§ Recorded information:
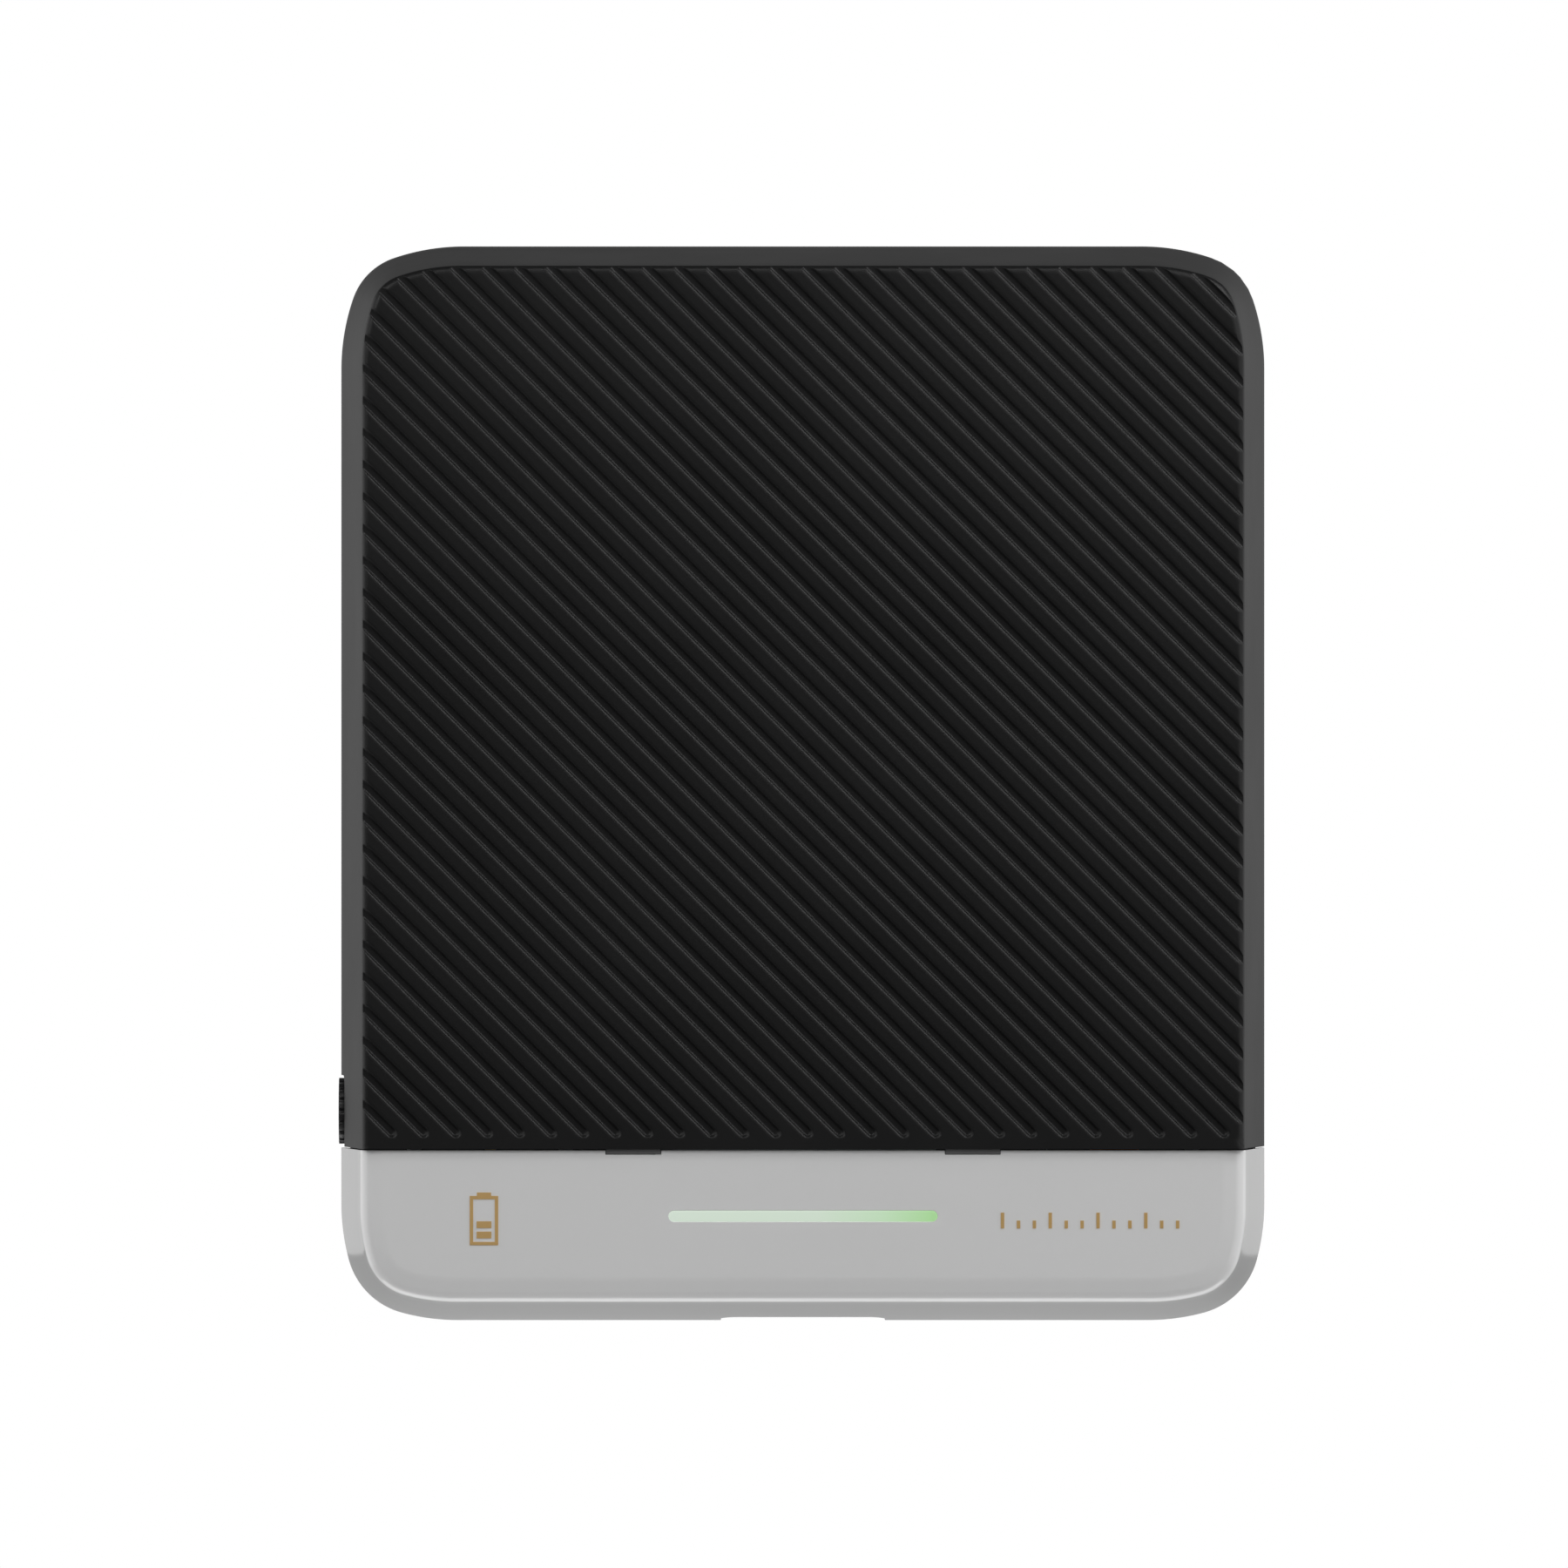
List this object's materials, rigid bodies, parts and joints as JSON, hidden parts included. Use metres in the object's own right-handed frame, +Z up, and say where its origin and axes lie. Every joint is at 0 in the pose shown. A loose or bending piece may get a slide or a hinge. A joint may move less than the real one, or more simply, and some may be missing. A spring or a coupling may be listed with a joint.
{
  "type": "wall battery unit",
  "caption": "Wall-hung storage battery: a shallow steel tray of cells under a grooved black lid, with a white lower cover that hides the wiring bay and carries a light bar.",
  "frame": {"origin": "centre of the wall bracket's bolt pattern, on the wall plane", "axes": "+Z up, +Y into the wall, +X to the right of someone facing the unit; the front faces -Y"},
  "size_m": [0.4913, 0.149, 0.57],
  "materials": {
    "black_cover": "fine-grained matte black moulding with slanting grooves",
    "white_cover": "glossy pale grey-white moulding",
    "light_lens": "milky light bar, pale green-white at the left and green at the right",
    "gold_print": "satin gold inlay",
    "tray_steel": "dark grey powder coat",
    "bracket_steel": "black powder coat, worn at the slots",
    "plated_steel": "zinc plated sheet",
    "fastener": "zinc plated",
    "spring_steel": "bright steel",
    "rubber": "matte black rubber",
    "seal_foam": "closed-cell foam",
    "grey_plastic": "mid-grey moulding",
    "black_plastic": "satin black moulding",
    "orange_plastic": "orange moulding",
    "copper": "tinned and bare copper",
    "brass": "turned brass",
    "aluminium": "mill finish",
    "cell_wrap": "aluminium can in blue film",
    "white_sheet": "insulating sheet",
    "thermal_pad": "soft silicone pad",
    "clear_sheet": "hazy polycarbonate",
    "fuse_body": "ceramic fuse body",
    "circuit_board": "green solder mask",
    "board_parts": "moulded component bodies",
    "led": "green-white LEDs",
    "port_shell": "shielded data socket"
  },
  "bodies": {
    "wall_bracket": {"wall_bracket": "bracket_steel"},
    "battery": {"hanger_rail": "bracket_steel", "rail_screws": "fastener", "rear_bumpers": "rubber", "chassis_tray": "tray_steel", "cable_grommet": "rubber", "front_cover": "black_cover", "cover_gasket": "seal_foam", "cover_screws": "fastener", "snap_tongues": "grey_plastic", "light_bracket": "plated_steel", "light_board": "circuit_board", "light_leds": "led", "service_panel": "tray_steel", "panel_screws": "fastener", "plus_socket": "orange_plastic", "minus_socket": "black_plastic", "plus_contact": "copper", "minus_contact": "copper", "button_housing": "fastener", "button_spring": "spring_steel", "ground_stud": "brass", "ground_nut": "brass", "vent_plug": "black_plastic", "isolator_bezel": "black_plastic", "isolator_switch": "grey_plastic", "cells_upper": "cell_wrap", "cells_lower": "cell_wrap", "cell_spacers": "white_sheet", "thermal_pad": "thermal_pad", "end_plates": "aluminium", "module_screws": "fastener", "tie_straps": "plated_steel", "cell_shelf": "plated_steel", "cell_terminals": "aluminium", "cell_links": "aluminium", "terminal_nuts": "fastener", "link_cap": "clear_sheet", "positive_bar": "copper", "negative_bar": "copper", "positive_lead": "copper", "negative_lead": "copper", "main_fuse": "fuse_body", "fuse_holder": "black_plastic", "heat_spreader": "aluminium", "control_board": "circuit_board", "board_standoffs": "brass", "board_screws": "fastener", "board_parts": "board_parts", "comm_port_1": "port_shell", "comm_port_2": "port_shell", "comm_port_3": "port_shell"},
    "lower_cover": {"lower_cover": "white_cover", "light_lens": "light_lens", "gold_pictogram": "gold_print", "gold_scale": "gold_print"},
    "isolator_knob": {"isolator_knob": "black_plastic", "isolator_shaft": "spring_steel"},
    "power_button": {"power_button": "black_plastic"}
  },
  "joints": [
    {"name": "battery_lift", "type": "slide", "parent": "wall_bracket", "child": "battery", "axis": [0, 0, 1], "range_m": [0, 0.013]},
    {"name": "cover_pull", "type": "slide", "parent": "battery", "child": "lower_cover", "axis": [0, -1, 0], "range_m": [0, 0.12]},
    {"name": "isolator_turn", "type": "hinge", "parent": "battery", "child": "isolator_knob", "pos_m": [-0.24, -0.042, -0.309], "axis": [-1, 0, 0], "range_deg": [0, 90]},
    {"name": "button_press", "type": "slide", "parent": "battery", "child": "power_button", "axis": [0, 0, 1], "range_m": [0, 0.002], "stiffness_N_per_m": 1500, "springref_m": -0.001, "deforming": ["button_spring"]}
  ]
}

§ Exercise brief:
Print the listing above in its entirety, with every line exact.

§ Completed exercise:
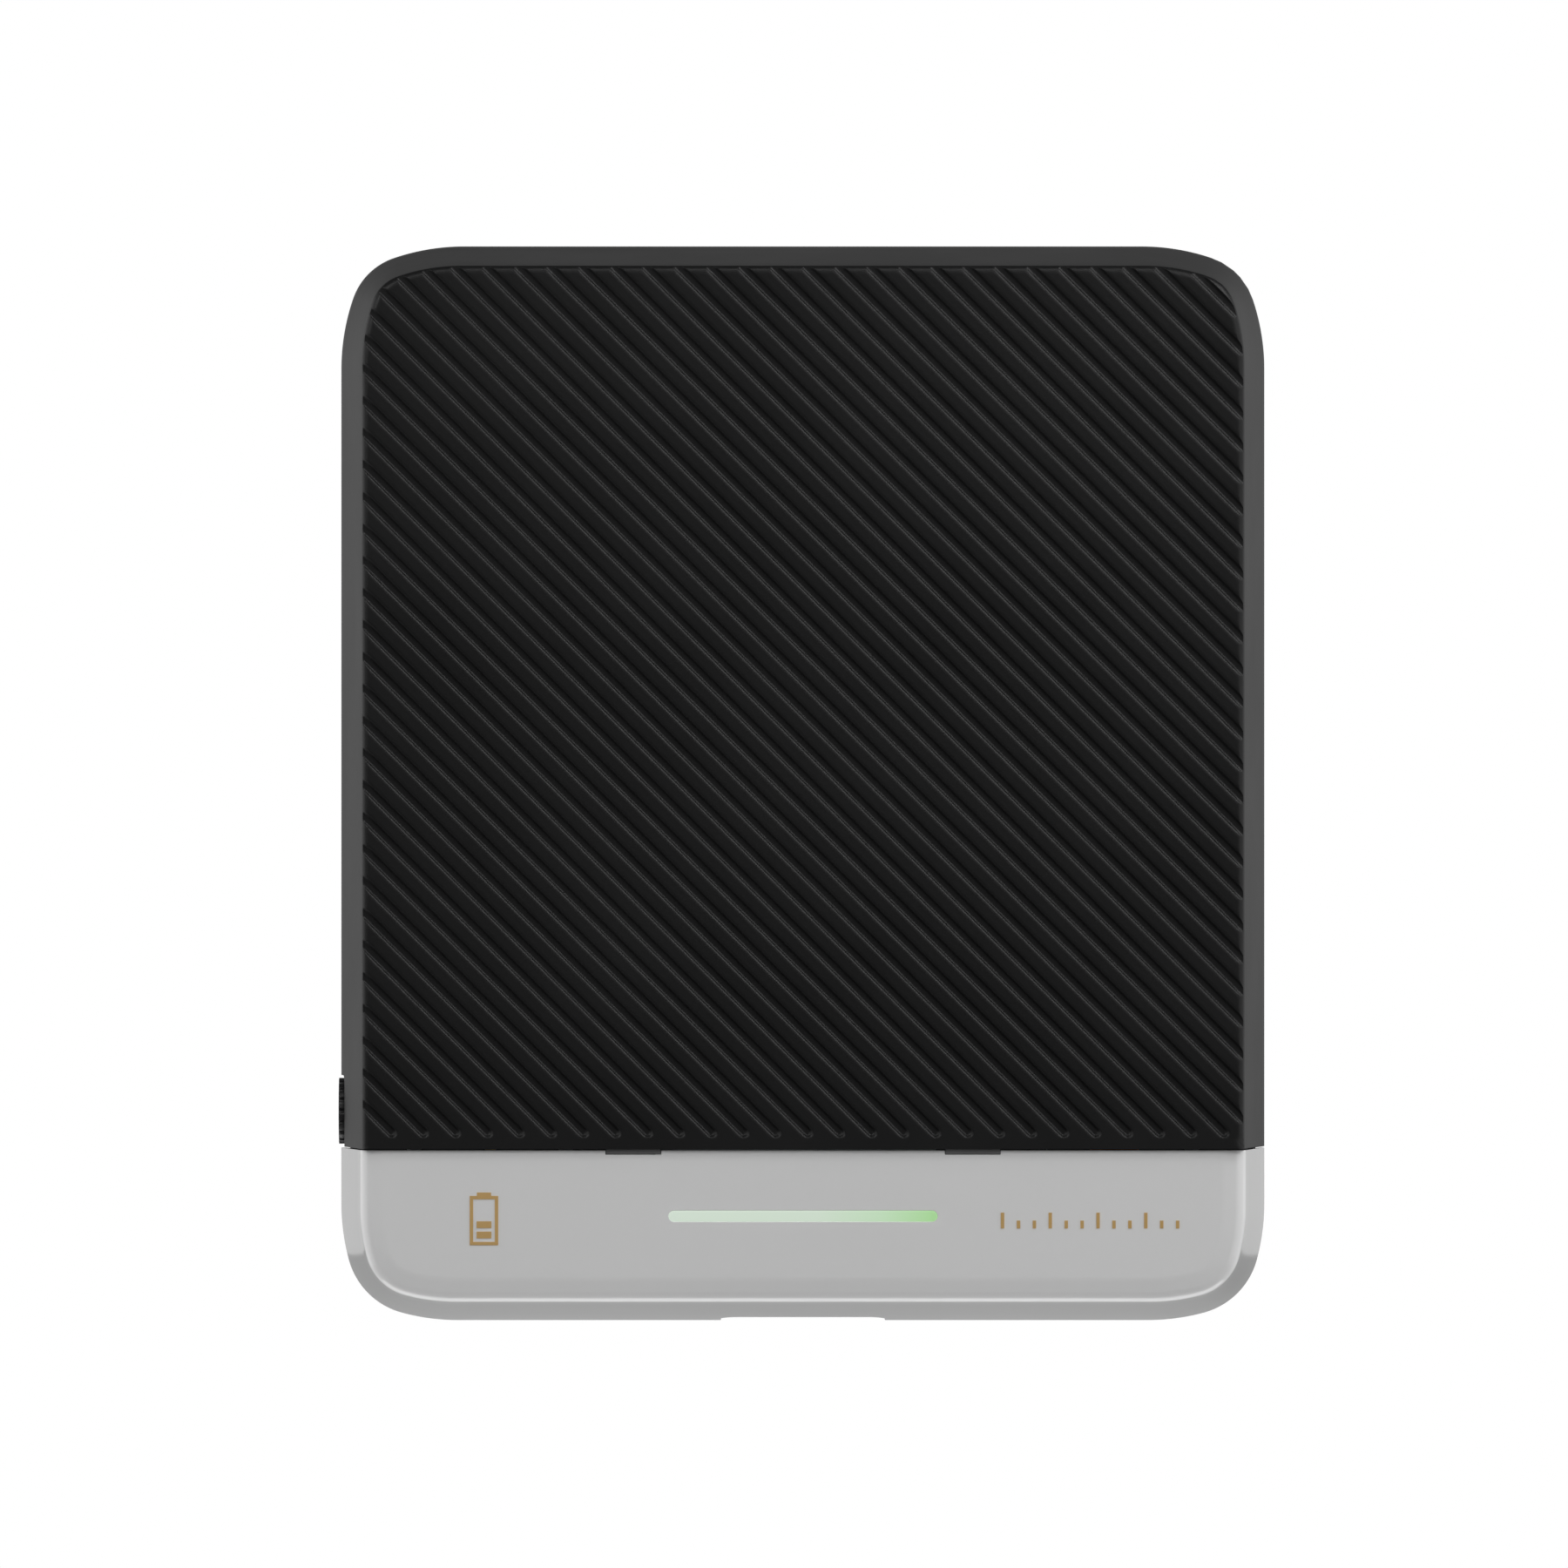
List this object's materials, rigid bodies, parts and joints as JSON, hidden parts included. Use metres in the object's own right-handed frame, +Z up, and say where its origin and axes lie. Every joint is at 0 in the pose shown. A loose or bending piece may get a slide or a hinge. A joint may move less than the real one, or more simply, and some may be missing. A spring or a coupling may be listed with a joint.
{
  "type": "wall battery unit",
  "caption": "Wall-hung storage battery: a shallow steel tray of cells under a grooved black lid, with a white lower cover that hides the wiring bay and carries a light bar.",
  "frame": {"origin": "centre of the wall bracket's bolt pattern, on the wall plane", "axes": "+Z up, +Y into the wall, +X to the right of someone facing the unit; the front faces -Y"},
  "size_m": [0.4913, 0.149, 0.57],
  "materials": {
    "black_cover": "fine-grained matte black moulding with slanting grooves",
    "white_cover": "glossy pale grey-white moulding",
    "light_lens": "milky light bar, pale green-white at the left and green at the right",
    "gold_print": "satin gold inlay",
    "tray_steel": "dark grey powder coat",
    "bracket_steel": "black powder coat, worn at the slots",
    "plated_steel": "zinc plated sheet",
    "fastener": "zinc plated",
    "spring_steel": "bright steel",
    "rubber": "matte black rubber",
    "seal_foam": "closed-cell foam",
    "grey_plastic": "mid-grey moulding",
    "black_plastic": "satin black moulding",
    "orange_plastic": "orange moulding",
    "copper": "tinned and bare copper",
    "brass": "turned brass",
    "aluminium": "mill finish",
    "cell_wrap": "aluminium can in blue film",
    "white_sheet": "insulating sheet",
    "thermal_pad": "soft silicone pad",
    "clear_sheet": "hazy polycarbonate",
    "fuse_body": "ceramic fuse body",
    "circuit_board": "green solder mask",
    "board_parts": "moulded component bodies",
    "led": "green-white LEDs",
    "port_shell": "shielded data socket"
  },
  "bodies": {
    "wall_bracket": {"wall_bracket": "bracket_steel"},
    "battery": {"hanger_rail": "bracket_steel", "rail_screws": "fastener", "rear_bumpers": "rubber", "chassis_tray": "tray_steel", "cable_grommet": "rubber", "front_cover": "black_cover", "cover_gasket": "seal_foam", "cover_screws": "fastener", "snap_tongues": "grey_plastic", "light_bracket": "plated_steel", "light_board": "circuit_board", "light_leds": "led", "service_panel": "tray_steel", "panel_screws": "fastener", "plus_socket": "orange_plastic", "minus_socket": "black_plastic", "plus_contact": "copper", "minus_contact": "copper", "button_housing": "fastener", "button_spring": "spring_steel", "ground_stud": "brass", "ground_nut": "brass", "vent_plug": "black_plastic", "isolator_bezel": "black_plastic", "isolator_switch": "grey_plastic", "cells_upper": "cell_wrap", "cells_lower": "cell_wrap", "cell_spacers": "white_sheet", "thermal_pad": "thermal_pad", "end_plates": "aluminium", "module_screws": "fastener", "tie_straps": "plated_steel", "cell_shelf": "plated_steel", "cell_terminals": "aluminium", "cell_links": "aluminium", "terminal_nuts": "fastener", "link_cap": "clear_sheet", "positive_bar": "copper", "negative_bar": "copper", "positive_lead": "copper", "negative_lead": "copper", "main_fuse": "fuse_body", "fuse_holder": "black_plastic", "heat_spreader": "aluminium", "control_board": "circuit_board", "board_standoffs": "brass", "board_screws": "fastener", "board_parts": "board_parts", "comm_port_1": "port_shell", "comm_port_2": "port_shell", "comm_port_3": "port_shell"},
    "lower_cover": {"lower_cover": "white_cover", "light_lens": "light_lens", "gold_pictogram": "gold_print", "gold_scale": "gold_print"},
    "isolator_knob": {"isolator_knob": "black_plastic", "isolator_shaft": "spring_steel"},
    "power_button": {"power_button": "black_plastic"}
  },
  "joints": [
    {"name": "battery_lift", "type": "slide", "parent": "wall_bracket", "child": "battery", "axis": [0, 0, 1], "range_m": [0, 0.013]},
    {"name": "cover_pull", "type": "slide", "parent": "battery", "child": "lower_cover", "axis": [0, -1, 0], "range_m": [0, 0.12]},
    {"name": "isolator_turn", "type": "hinge", "parent": "battery", "child": "isolator_knob", "pos_m": [-0.24, -0.042, -0.309], "axis": [-1, 0, 0], "range_deg": [0, 90]},
    {"name": "button_press", "type": "slide", "parent": "battery", "child": "power_button", "axis": [0, 0, 1], "range_m": [0, 0.002], "stiffness_N_per_m": 1500, "springref_m": -0.001, "deforming": ["button_spring"]}
  ]
}